Learn how to create compliant bad weather policies, whether for snow days, hurricanes, or other weather-related challenges.
When bad weather rolls in, precipitation, flooding, and lost power can turn into a real nightmare for companies and their employees. We’ve put together a guide to help unpack different bad weather policies, and plow through any other weather-related challenges.
How to Handle Bad Weather and the Workplace
The US Department of Labor has issued a number of opinion letters on the topic of bad weather. While opinion letters aren’t laws, courts are generally deferential to them. Bad weather policies come down to exempt vs. nonexempt employee classification.
Scenario #1: You close the business before employees get in because of the weather.
Nonexempt Employees: The FLSA states that if an hourly employee is forced to miss work because you closed your business, you don’t have to pay them for those hours.
Exempt Employees: If your business is closed for less than a week, you do have to pay your salaried, exempt employees. You can, however, require them to use vacation/PTO time to cover the days. Be sure to check employee contracts and bargaining agreements as they may place limitations on forced leave.
Scenario #2: You send employees home early because of the weather.
Nonexempt Employees: It varies on the state as to whether you need to pay your employee for the rest of the day, despite their leaving early. Some states, like New York and New Jersey, have “call-in pay” that requires companies pay a minimum level to hourly employees who get called in, but don’t work for their full shift.
Exempt Employees: Even if your employees only came in for an hour, you must pay salaried, exempt employees for the full day.
Scenario #3: Your business is open, but your employee can’t get in to work (e.g. car won’t start, child’s school is canceled, can’t shovel out of their driveway, torrential rains, etc.).
Nonexempt Employees: Since hourly employees are only paid for the hours worked, if they can’t make it into work, you don’t have to pay them.

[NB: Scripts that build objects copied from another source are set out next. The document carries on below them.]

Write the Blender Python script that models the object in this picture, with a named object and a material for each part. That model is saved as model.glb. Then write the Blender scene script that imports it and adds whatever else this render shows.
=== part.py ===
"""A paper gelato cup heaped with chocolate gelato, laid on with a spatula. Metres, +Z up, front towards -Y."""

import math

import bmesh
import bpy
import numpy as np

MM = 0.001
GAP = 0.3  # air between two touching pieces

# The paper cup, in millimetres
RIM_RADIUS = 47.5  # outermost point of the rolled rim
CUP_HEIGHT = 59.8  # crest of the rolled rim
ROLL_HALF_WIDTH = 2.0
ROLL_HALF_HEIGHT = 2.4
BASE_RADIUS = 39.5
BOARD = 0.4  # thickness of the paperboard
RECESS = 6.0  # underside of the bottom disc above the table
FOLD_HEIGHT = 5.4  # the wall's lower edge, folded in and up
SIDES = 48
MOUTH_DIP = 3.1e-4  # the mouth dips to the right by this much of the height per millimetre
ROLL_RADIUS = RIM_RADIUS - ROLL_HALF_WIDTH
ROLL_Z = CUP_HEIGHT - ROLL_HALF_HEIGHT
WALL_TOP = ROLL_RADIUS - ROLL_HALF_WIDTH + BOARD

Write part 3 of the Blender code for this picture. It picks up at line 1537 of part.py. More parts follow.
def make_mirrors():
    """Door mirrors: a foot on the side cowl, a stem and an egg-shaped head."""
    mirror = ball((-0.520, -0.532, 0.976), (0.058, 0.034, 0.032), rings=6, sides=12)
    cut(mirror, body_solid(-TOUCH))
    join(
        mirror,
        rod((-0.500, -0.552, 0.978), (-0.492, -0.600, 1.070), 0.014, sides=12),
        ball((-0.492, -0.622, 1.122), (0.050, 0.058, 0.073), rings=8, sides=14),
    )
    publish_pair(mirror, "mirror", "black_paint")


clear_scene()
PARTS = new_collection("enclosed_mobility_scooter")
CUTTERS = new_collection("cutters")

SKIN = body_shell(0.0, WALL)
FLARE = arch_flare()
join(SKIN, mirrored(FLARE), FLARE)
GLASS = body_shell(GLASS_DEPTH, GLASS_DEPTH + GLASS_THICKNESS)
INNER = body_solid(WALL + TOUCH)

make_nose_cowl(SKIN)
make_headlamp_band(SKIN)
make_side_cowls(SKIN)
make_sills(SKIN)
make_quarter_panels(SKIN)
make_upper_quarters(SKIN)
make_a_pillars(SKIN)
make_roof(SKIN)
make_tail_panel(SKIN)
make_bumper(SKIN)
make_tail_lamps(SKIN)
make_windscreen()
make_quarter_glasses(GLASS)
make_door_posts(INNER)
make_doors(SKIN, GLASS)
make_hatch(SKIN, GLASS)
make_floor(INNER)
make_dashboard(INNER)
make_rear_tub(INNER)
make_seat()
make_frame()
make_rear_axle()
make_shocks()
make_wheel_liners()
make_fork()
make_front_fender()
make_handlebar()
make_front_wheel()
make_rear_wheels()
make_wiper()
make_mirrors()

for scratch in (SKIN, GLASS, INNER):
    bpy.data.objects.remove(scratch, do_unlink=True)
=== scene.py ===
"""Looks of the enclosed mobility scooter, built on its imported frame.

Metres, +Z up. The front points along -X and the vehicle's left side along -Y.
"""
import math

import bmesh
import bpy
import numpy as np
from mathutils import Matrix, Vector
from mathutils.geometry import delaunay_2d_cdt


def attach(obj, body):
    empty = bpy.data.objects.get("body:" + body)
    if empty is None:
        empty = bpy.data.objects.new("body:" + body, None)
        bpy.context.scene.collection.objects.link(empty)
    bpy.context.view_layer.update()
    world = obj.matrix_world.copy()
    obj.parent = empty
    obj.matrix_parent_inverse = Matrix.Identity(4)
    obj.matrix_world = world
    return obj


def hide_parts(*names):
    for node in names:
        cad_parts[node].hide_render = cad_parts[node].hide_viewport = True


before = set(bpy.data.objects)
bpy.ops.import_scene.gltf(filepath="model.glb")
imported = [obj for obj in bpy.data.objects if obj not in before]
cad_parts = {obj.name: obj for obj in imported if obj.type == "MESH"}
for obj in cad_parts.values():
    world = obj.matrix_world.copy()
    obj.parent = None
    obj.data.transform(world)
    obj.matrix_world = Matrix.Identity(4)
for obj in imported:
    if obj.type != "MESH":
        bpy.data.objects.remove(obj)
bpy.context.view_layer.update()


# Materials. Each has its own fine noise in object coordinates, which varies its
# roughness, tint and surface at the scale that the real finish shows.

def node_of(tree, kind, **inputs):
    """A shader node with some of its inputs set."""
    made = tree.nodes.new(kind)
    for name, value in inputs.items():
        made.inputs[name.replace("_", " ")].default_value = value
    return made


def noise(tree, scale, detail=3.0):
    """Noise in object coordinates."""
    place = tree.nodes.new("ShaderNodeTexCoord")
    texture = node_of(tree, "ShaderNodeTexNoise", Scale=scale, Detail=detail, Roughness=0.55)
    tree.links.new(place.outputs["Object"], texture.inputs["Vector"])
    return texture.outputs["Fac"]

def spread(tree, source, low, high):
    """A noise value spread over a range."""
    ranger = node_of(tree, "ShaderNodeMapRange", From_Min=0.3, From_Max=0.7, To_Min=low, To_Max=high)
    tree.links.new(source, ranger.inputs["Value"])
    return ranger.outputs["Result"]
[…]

Exempt Employees: If the employee is salaried and exempt, you can deduct a full day’s pay for their not showing up to work, or let them take a personal day. One way to solve all your snow stress is to allow employees to work from home. If it’s possible for employees to telecommute, then they can still be productive, and get paid.
When bad weather strikes, it can be very stressful, and isn’t the best time for employees to try and figure out the policy—be sure to educate your employees on the bad weather policy before it strikes.
How to Handle Other Bad Weather Woes
Rain and snow aren’t the only issues that can bury you. Here’s how you can stay on top of other bad weather- and season-related woes.
Get a handle on flu season by doing everything you can to keep it out of your office with vaccination clinics or telecommuting. Setting up a thorough and clear sick leave policy also ensures when the flu strikes, employees know their rights.
Bad Weather Hazards
If you’re not sure what you can do to make your office place as safe as possible, OSHA has you covered with a number of tips to help you prevent injuries, illness, and fatalities during bad weather.
Think about getting organized now, whether that means setting your snow day policy, or just getting your HR strategy in gear. An organized HR system can help you stay in front of an avalanche of HR headaches.